Washington was a wealthy man, but he didn't start out that way. In fact, it wasn't until he married his wife that he became one of the wealthiest men in the Virginia colony. Some historians have speculated that the marriage was strictly out of convenience; Young disagrees.
"Whether he loved his wife as soon as they were married may be arguable," he said. "But he grew to love his wife deeper than any love I have ever known. And she adored him. She was clearly his best friend."
Part of that love was manifest in Washington's care for his stepchildren. After a bout with smallpox in his youth, some historians believe Washington was left sterile for the remainder of his life.
"But he treated his stepchildren as his own," Young said.
The dermatologist and deep researcher of Washington also defended the man's religious beliefs. Many believe Washington to have been strictly dispassionate towards religion and spiritual matters. But numerous journal entries stating times when Washington knelt in prayer and received various personal revelations argue to the contrary.
"I am convinced that George Washington spent much of his life on his knees," Young said. "He was not a Deist! He may or may not have been skeptical about Christianity, but he believed very strongly in God."
Washington's belief in God, and a series of supposed miracles should also lend Latter-day Saints to acquire a deeper understanding of this man, Young inferred.
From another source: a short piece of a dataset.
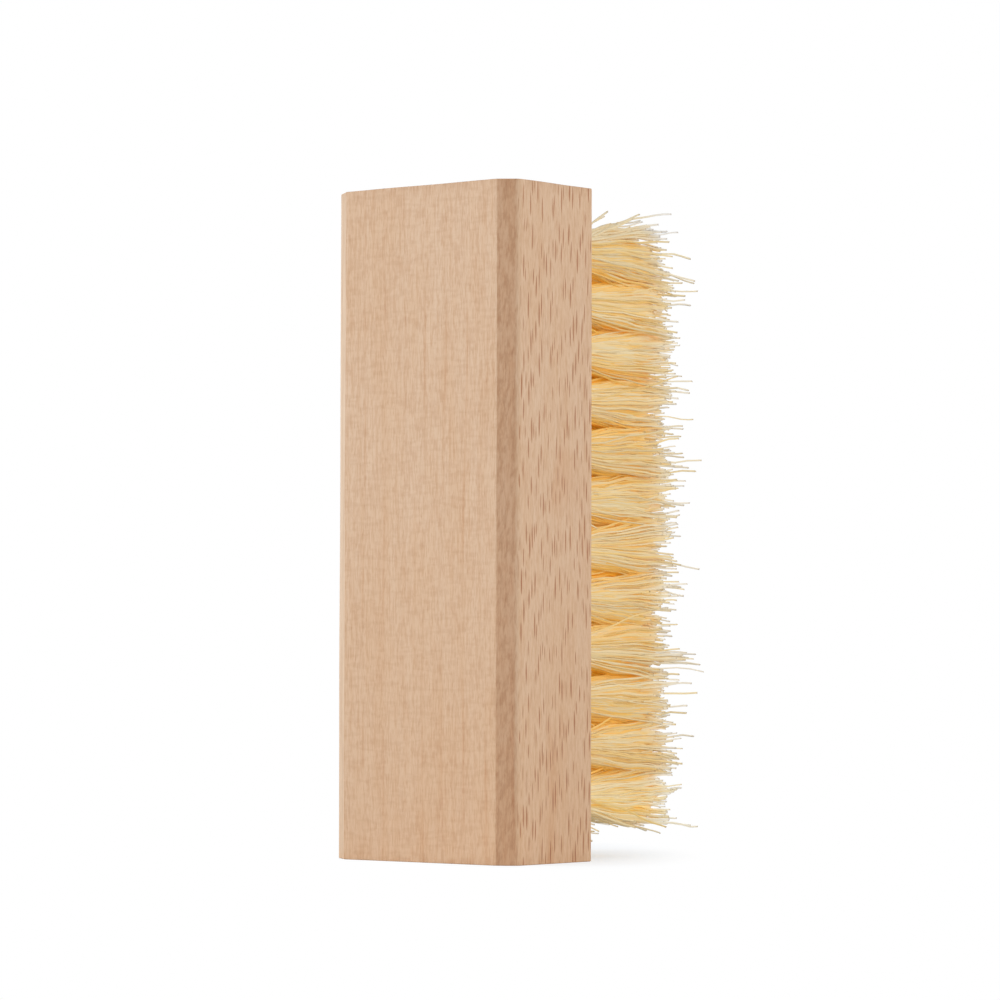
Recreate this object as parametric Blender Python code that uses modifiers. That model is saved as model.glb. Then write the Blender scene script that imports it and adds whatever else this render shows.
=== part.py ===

"He made serious blunders that could have ended the American Revolution in the first week," he said. "But God provided the mightiest storm ever seen and Washington's army was able to flee at the battle of New York."
Making the topic of the lecture personal, Young also stressed the power that God holds over our individual lives.
"Being on your knees means being close to your Heavenly Father and keeping your eyes on the prize," Young said. "The Lord will no more desert you than he did George Washington at Valley Forge."